Faralito  (fa·ro·li·to)  noun.  A Christmas lantern made of a candle in a small paper bag weighted with sand

They say that you know you are in New Mexico when the Christmas decorations include a few pounds of sand and 100 paper bags! Take a stroll through downtown Taos and you’ll see the streets and adobe buildings aglow with hundreds of faralitos. The lighting of faralitos comes from Spanish tradition and is synonymous with Yultide in Northern New Mexico.

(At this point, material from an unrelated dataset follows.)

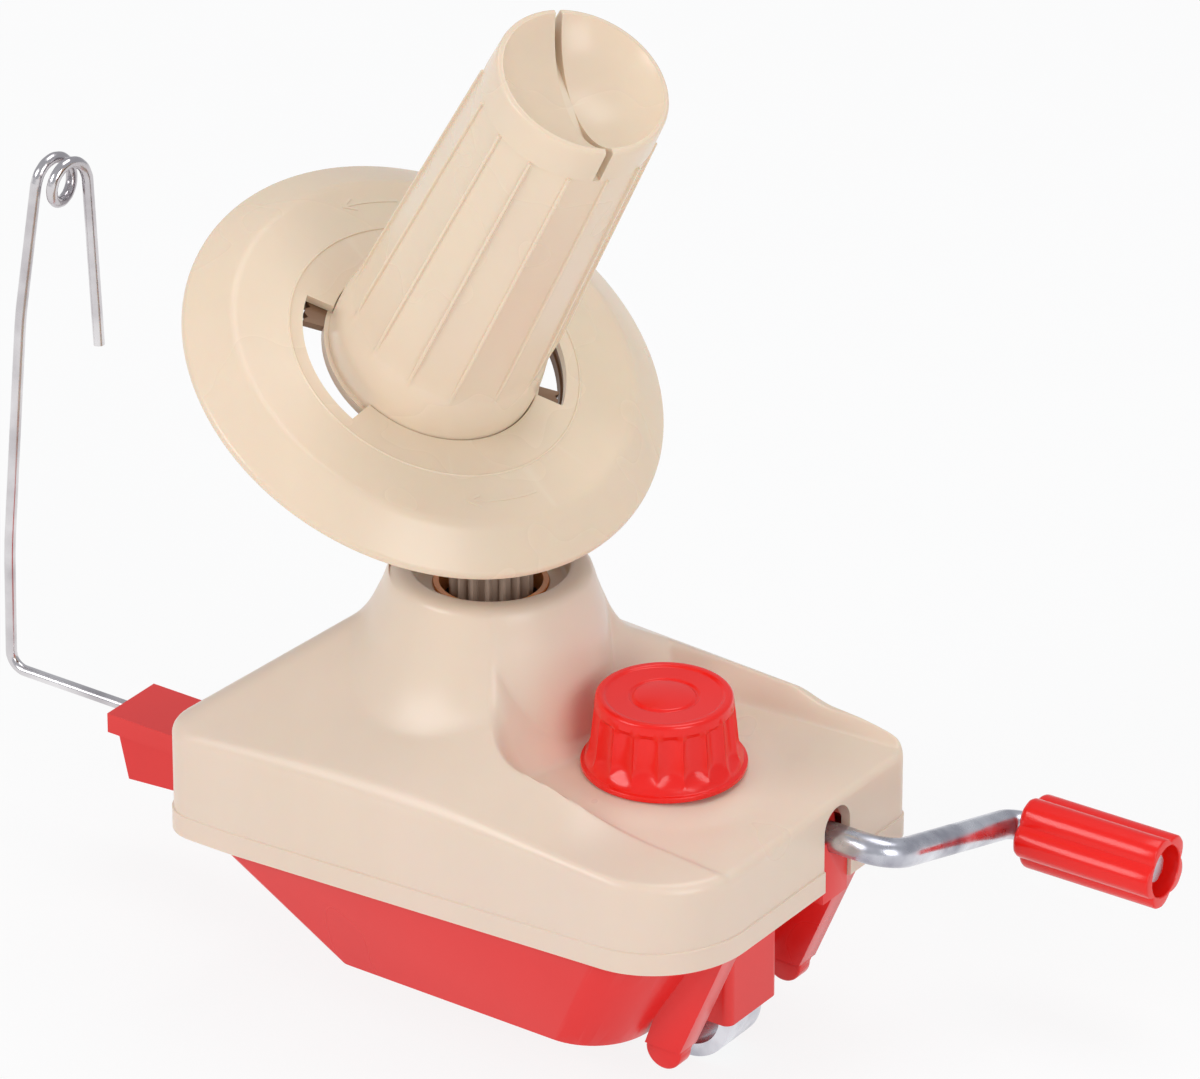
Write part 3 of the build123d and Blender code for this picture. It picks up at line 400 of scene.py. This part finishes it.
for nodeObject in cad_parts.values():
    for materialSlot in nodeObject.material_slots:
        if materialSlot.material and materialSlot.material.name in finishes:
            materialSlot.material = finishes[materialSlot.material.name]
# the neck post gets the paler painted-light copy of the gear plastic; the outer crank bearing gets the red plastic
for nodeName, ownMaterial in (
    ("neck_post", plastics["paintedLitPostPlastic"]), ("crank_bearing_outer", plastics["redPlastic"]),
):
    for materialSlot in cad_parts[nodeName].material_slots:
        materialSlot.material = ownMaterial
print("materials ready")


# camera, seen from the front right and a little above
camera = {
    "azimuth": 35.2, "elevation": 27.7, "distance": 2000.0, "aim": (0.0, 0.0, 87.0), "side": 23.696, "rise": 5.109,
    "lens": 276, "sensor": 36,
}
turnAngle = math.radians(camera["azimuth"])
tiltAngle = math.radians(camera["elevation"])
ahead = Vector((
    -math.sin(turnAngle) * math.cos(tiltAngle), math.cos(turnAngle) * math.cos(tiltAngle), -math.sin(tiltAngle)
))
toRight = Vector((math.cos(turnAngle), math.sin(turnAngle), 0))
upwards = toRight.cross(ahead)
eye = Vector(camera["aim"]) - ahead * camera["distance"] + toRight * camera["side"] + upwards * camera["rise"]
bpy.ops.object.camera_add(location=eye * mm)
viewer = bpy.context.object
viewer.matrix_world = Matrix.Translation(eye * mm) @ Matrix((toRight, upwards, -ahead)).transposed().to_4x4()
viewer.data.lens = camera["lens"]
viewer.data.sensor_width = camera["sensor"]
viewer.data.clip_end = 30
bpy.context.scene.camera = viewer
bpy.context.scene.view_settings.view_transform = "Standard"


# floor, lamps and the pale surroundings
def lamp(name, place, aim, width, height, power):
    deselectAll()
    bpy.ops.object.light_add(type="AREA", location=place)
    light = bpy.context.object
    light.name = name
    light.data.shape = "RECTANGLE"
    light.data.size = width
    light.data.size_y = height
    light.data.energy = power
    light.rotation_euler = (Vector(aim) - Vector(place)).to_track_quat("-Z", "Y").to_euler()


def paleFloor():
    material, nodes, links, shader, place = startMaterial("floorPaper")
    grain = noiseOf(nodes, links, place, 40.0, 3)
    paper = rampOf(nodes, links, grain, [(0.2, (0.85, 0.85, 0.85)), (0.8, (0.88, 0.88, 0.88))])
    links.new(paper, shader.inputs["Base Color"])
    shader.inputs["Roughness"].default_value = 0.9
    glow = nodes.new("ShaderNodeEmission")
    glow.inputs["Strength"].default_value = 1.0
    path = nodes.new("ShaderNodeLightPath")
    seen = nodes.new("ShaderNodeMath")
    seen.operation = "MAXIMUM"
    links.new(path.outputs["Is Camera Ray"], seen.inputs[0])
    links.new(path.outputs["Is Glossy Ray"], seen.inputs[1])
    through = nodes.new("ShaderNodeMath")
    through.operation = "MAXIMUM"
    links.new(seen.outputs[0], through.inputs[0])
    links.new(path.outputs["Is Transmission Ray"], through.inputs[1])
    share = nodes.new("ShaderNodeMath")
    share.operation = "MULTIPLY"
    share.inputs[1].default_value = 0.86
    links.new(through.outputs[0], share.inputs[0])
    mixed = nodes.new("ShaderNodeMixShader")
    links.new(share.outputs[0], mixed.inputs[0])
    links.new(shader.outputs[0], mixed.inputs[1])
    links.new(glow.outputs[0], mixed.inputs[2])
    links.new(mixed.outputs[0], nodes["Material Output"].inputs["Surface"])
    deselectAll()
    justBelow = cadBox[0][2] - 0.0005
    bpy.ops.mesh.primitive_circle_add(vertices=96, radius=3.0, fill_type="NGON", location=(0, 0, justBelow))
    floor = bpy.context.object
    floor.name = "floor"
    settle(floor)
    floor.data.materials.append(material)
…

Taos Plaza during Yuletide

Biscochito (bis·ko·eto) noun. A buttered base cookie; a derivative of bizcocho in Spanish

Legend has it that the conquistadors of the 16th century had a hankering for cookies. Biscochitos are tasty anise and cinnamon flavored cookies that were originally brought to New Mexico by the Spanish and are served during special celebrations, especially around the holidays. They go great with hot chocolate and milk, and if you buy a bag, make sure to eat any broken ones first!

 

Pueblo (pueb·lo) noun. An American Indian settlement of the Southwestern United States

The Taos Pueblo is a treasure all year round, but on Christmas Eve the natives of Taos Pueblo put on a show that cannot be seen anywhere else in the world. Check it out and witness the procession of Mary winding through the plaza along with rifle salutes and giant bonfires. Get there before 4pm and get a good parking spot!

 

Glühwein (gloo·vine) noun. Mulled wine served with spices, traditionally from Germany

There is nothing better than celebrating the holidays together with family, except maybe celebrating the holidays together with family at ski mountain. Take a break from the slopes and head into the Bavarian Lodge and order some Glühwein and be transported to the Alps of Europe. You might as well go ahead and get some goulash soup to go along with it.

The Bavarian

Piñon (pi·ñon) noun. A small tree with edible seeds, native to Mexico and the Southwestern United States

The Two-Needle Piñon is the official state tree of New Mexico, and if you have ever smelled the fragrance a piñon fire, you know that winter has arrived. This wood is often used to light luminarias, which are bonfires that are often found alongside the faralitos.

 

“Red, or Green or Christmas?” (chil·i) noun. A spicy topping for all your après

Ok, we admit, this is something you will hear year-round, but we just had to include it. “Red or Green?” is the official state question of New Mexico, seriously it really is, because of the local obsession with chile sauce. With so many chili peppers grown in the region, chile sauce is the perfect topping for pretty much any kind of food. Go for red or go for green, and if you are feeling festive, go for Christmas and get a little bit of both. After all, tis the season!